The model developed at Penn State is ready for use in the field. State Department officials can look at a particular boulder, input its specs into a program, and within a few seconds receive information on how deep the boulder would have to be buried to stop a speeding truck, or whether it would be suitable at all.

Crash Test

Crash Test

A crash test of a 15,000 pound truck slamming into a boulder at 30 miles per hour

“If you think of burying a truck in soil and then having it impacted with another truck, you would think it would stop it. but that’s not the case,” Brown says.

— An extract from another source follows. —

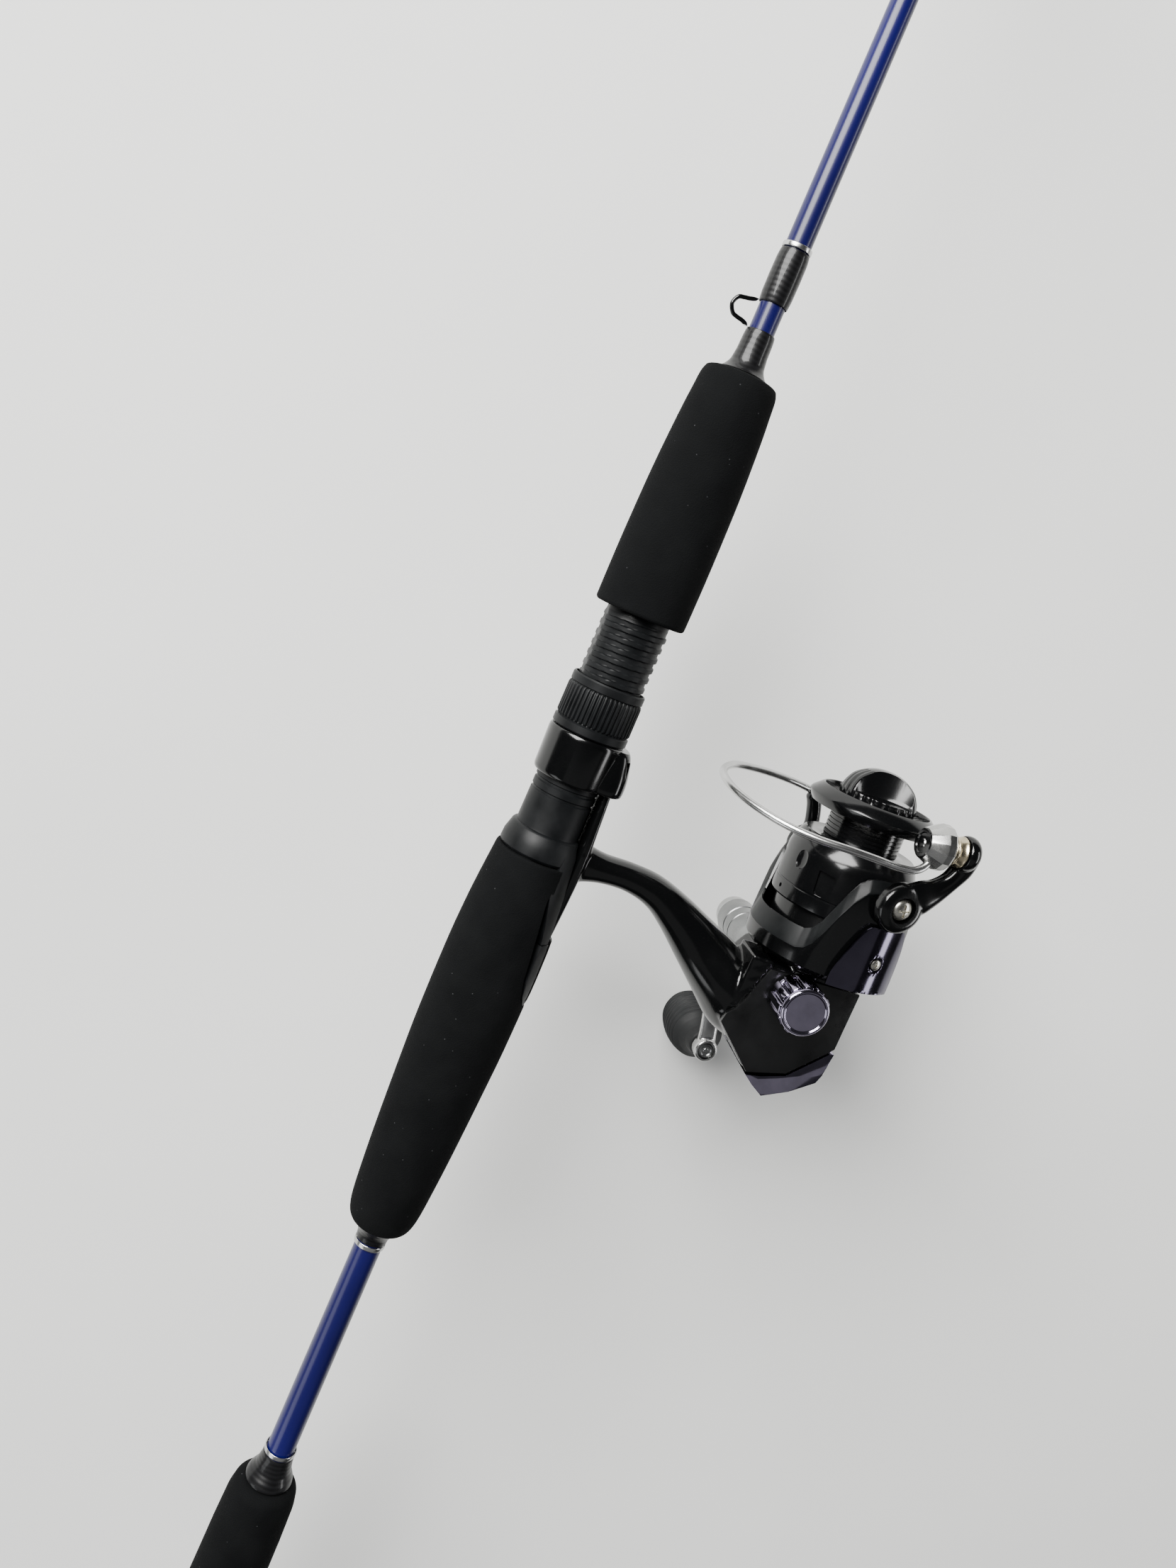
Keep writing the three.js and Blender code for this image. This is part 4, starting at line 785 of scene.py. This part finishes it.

The researchers were asked to focus on granite boulders and cohesionless soils. Cohesionless soils are soils that behave like sand, gravel, or dry, loose dirt, as opposed to clays which tend to stick together more. To test their models, they took the largest boulder they could possibly install and installed it at the test track at Penn State’s Larson Transportation Institute. The boulder was about 11 feet tall and 60,000 pounds, but when it was rammed into by a 15,000 pound truck traveling 30 miles per hour, it still rotated.

The amount of movement of the boulder in the soil is one of the key factors determining if a boulder can stop a truck. If it rotates too much, then the truck can push the boulder out of the ground and keep on going, or even turn the boulder into a ramp, launching the truck over the boulder. Neither solution is ideal.

Luckily, in this case the model worked, and while the boulder moved on the test track, it was buried deeply enough that it was able to stop the truck.

“Watching crash tests is a harrowing experience, just the sound and the vibrations from it as you’re standing on the sideline, it’s so percussive it shakes you to your core,” Brown says. “I think I know how much the boulder is going to move, I think I know how much the truck is going to crush, but you aren’t sure until you see it.”